[Excerpt from a dataset]
┌──

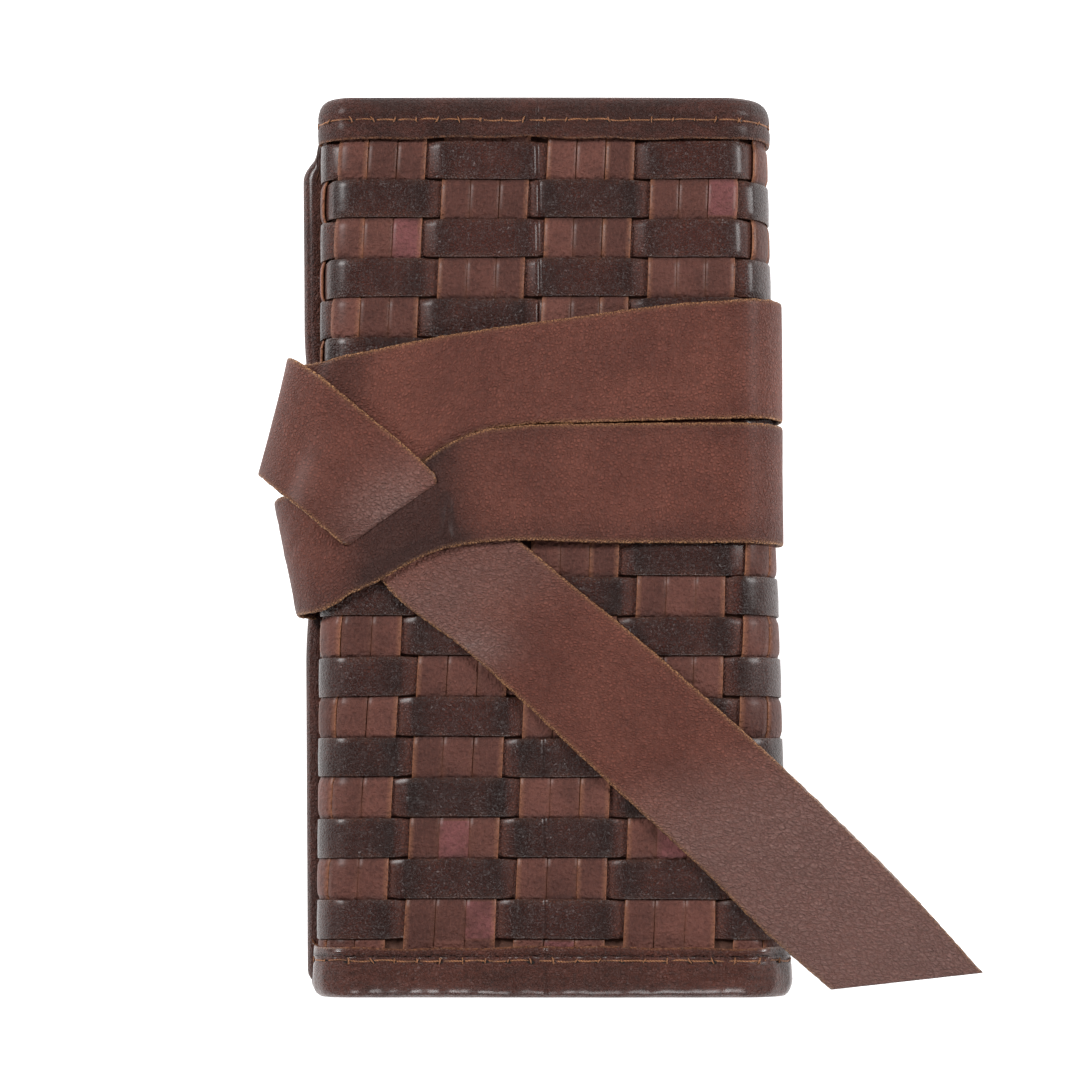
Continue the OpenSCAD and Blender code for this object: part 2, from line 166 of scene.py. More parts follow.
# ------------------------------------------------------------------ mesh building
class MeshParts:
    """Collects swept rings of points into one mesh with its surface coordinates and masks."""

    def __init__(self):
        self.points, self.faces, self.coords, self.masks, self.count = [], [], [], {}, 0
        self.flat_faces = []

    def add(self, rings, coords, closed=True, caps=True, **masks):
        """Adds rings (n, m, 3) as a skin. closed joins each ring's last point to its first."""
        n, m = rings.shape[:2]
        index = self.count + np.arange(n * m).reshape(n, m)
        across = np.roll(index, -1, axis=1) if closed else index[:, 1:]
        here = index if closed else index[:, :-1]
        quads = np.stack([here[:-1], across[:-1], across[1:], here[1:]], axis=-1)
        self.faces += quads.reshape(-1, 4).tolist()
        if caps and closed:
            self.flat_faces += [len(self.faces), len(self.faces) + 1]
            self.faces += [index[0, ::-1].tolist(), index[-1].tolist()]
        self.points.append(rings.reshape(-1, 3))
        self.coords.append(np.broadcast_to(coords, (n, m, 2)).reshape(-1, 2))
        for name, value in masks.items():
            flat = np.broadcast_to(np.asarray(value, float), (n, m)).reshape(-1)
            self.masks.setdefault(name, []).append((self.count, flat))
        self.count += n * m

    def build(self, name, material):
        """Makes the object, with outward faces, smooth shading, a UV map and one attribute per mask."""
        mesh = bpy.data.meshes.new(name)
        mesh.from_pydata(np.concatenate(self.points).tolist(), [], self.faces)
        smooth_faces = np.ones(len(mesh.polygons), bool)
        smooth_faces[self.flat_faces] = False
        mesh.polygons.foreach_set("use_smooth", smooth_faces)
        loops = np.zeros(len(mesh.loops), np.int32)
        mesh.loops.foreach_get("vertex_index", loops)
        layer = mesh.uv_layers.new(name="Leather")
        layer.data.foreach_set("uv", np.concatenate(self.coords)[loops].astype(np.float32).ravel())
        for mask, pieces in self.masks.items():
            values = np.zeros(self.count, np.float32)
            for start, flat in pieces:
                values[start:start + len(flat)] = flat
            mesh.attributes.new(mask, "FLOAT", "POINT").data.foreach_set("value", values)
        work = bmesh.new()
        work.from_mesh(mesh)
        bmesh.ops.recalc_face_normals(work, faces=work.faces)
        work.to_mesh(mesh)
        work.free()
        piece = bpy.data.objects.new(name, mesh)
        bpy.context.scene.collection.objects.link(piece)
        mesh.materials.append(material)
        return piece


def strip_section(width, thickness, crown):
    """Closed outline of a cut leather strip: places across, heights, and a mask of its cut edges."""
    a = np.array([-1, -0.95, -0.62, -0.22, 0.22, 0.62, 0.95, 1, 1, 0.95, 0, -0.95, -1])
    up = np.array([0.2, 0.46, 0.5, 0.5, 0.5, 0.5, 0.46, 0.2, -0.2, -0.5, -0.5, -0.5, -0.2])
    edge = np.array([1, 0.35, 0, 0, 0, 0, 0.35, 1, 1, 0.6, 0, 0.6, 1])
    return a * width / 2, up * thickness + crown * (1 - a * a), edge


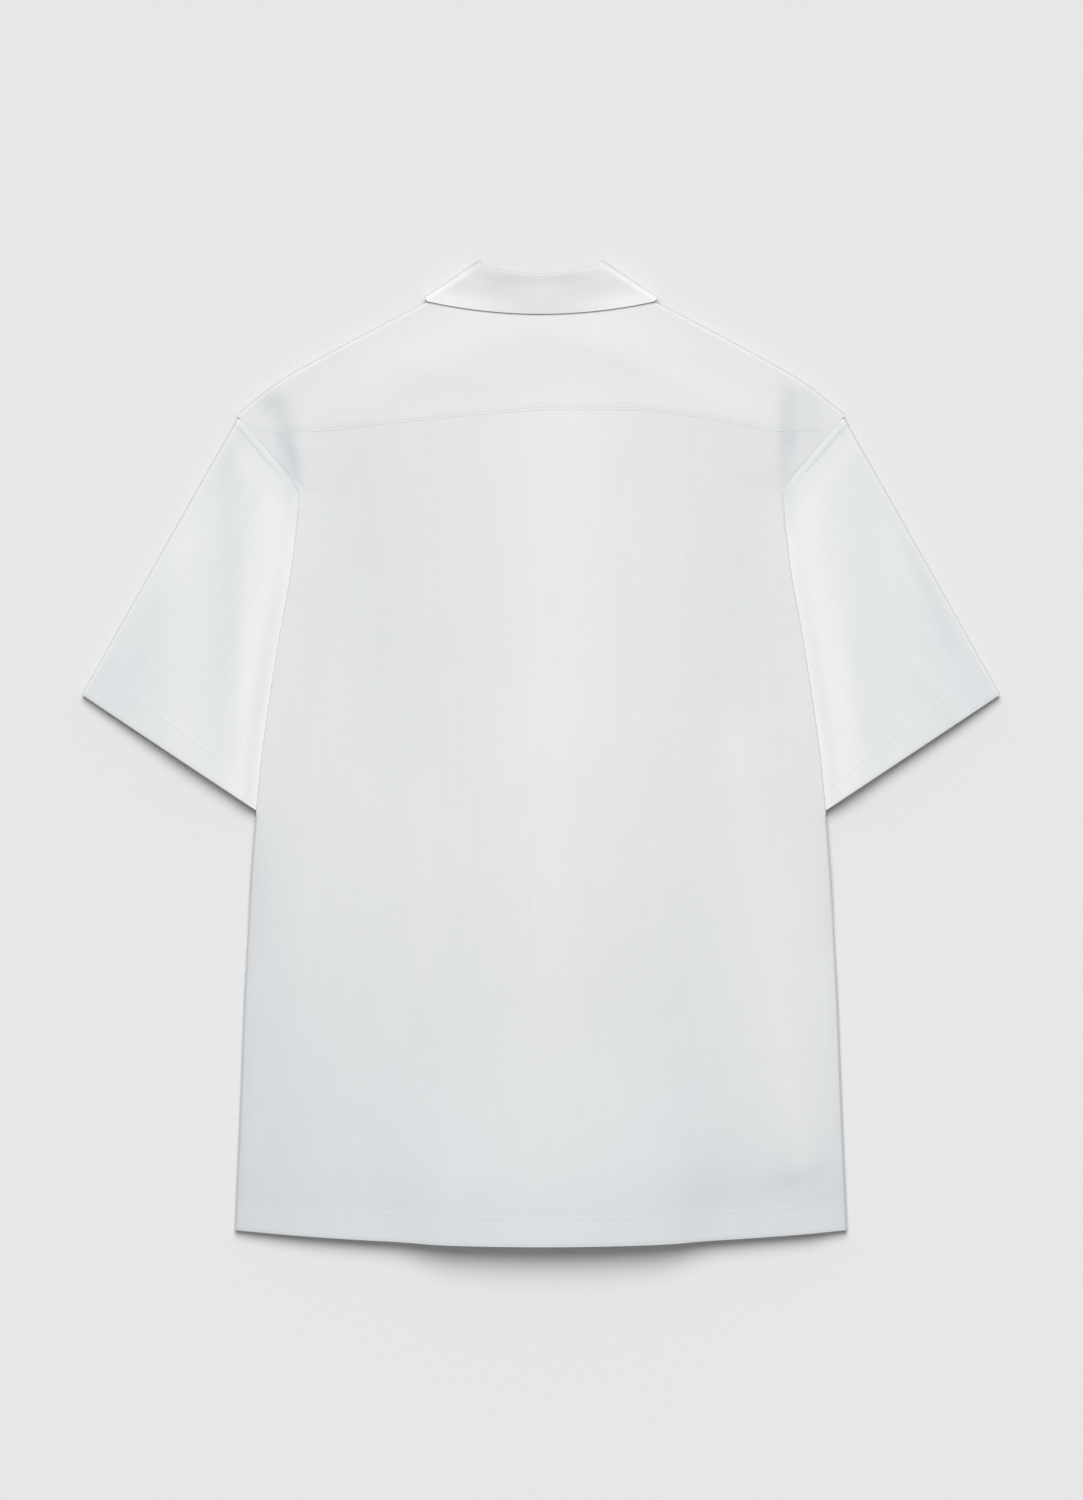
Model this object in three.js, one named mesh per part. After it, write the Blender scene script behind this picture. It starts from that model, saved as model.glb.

└──

--- The request ---
Quote the data above verbatim from its first line to the line that includes "self.flat_faces = []", with both boundary lines retained.

--- The reply ---
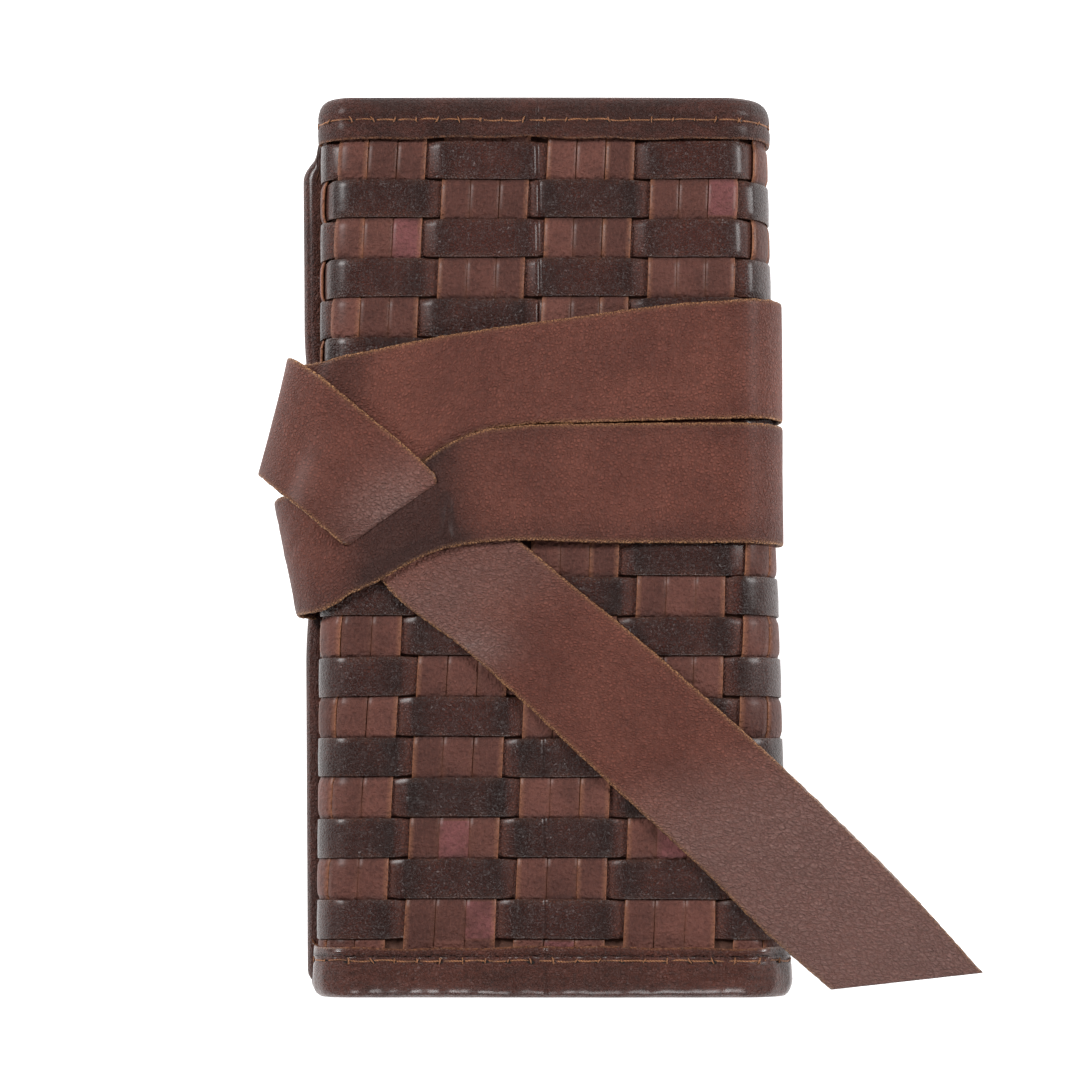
Continue the OpenSCAD and Blender code for this object: part 2, from line 166 of scene.py. More parts follow.
# ------------------------------------------------------------------ mesh building
class MeshParts:
    """Collects swept rings of points into one mesh with its surface coordinates and masks."""

    def __init__(self):
        self.points, self.faces, self.coords, self.masks, self.count = [], [], [], {}, 0
        self.flat_faces = []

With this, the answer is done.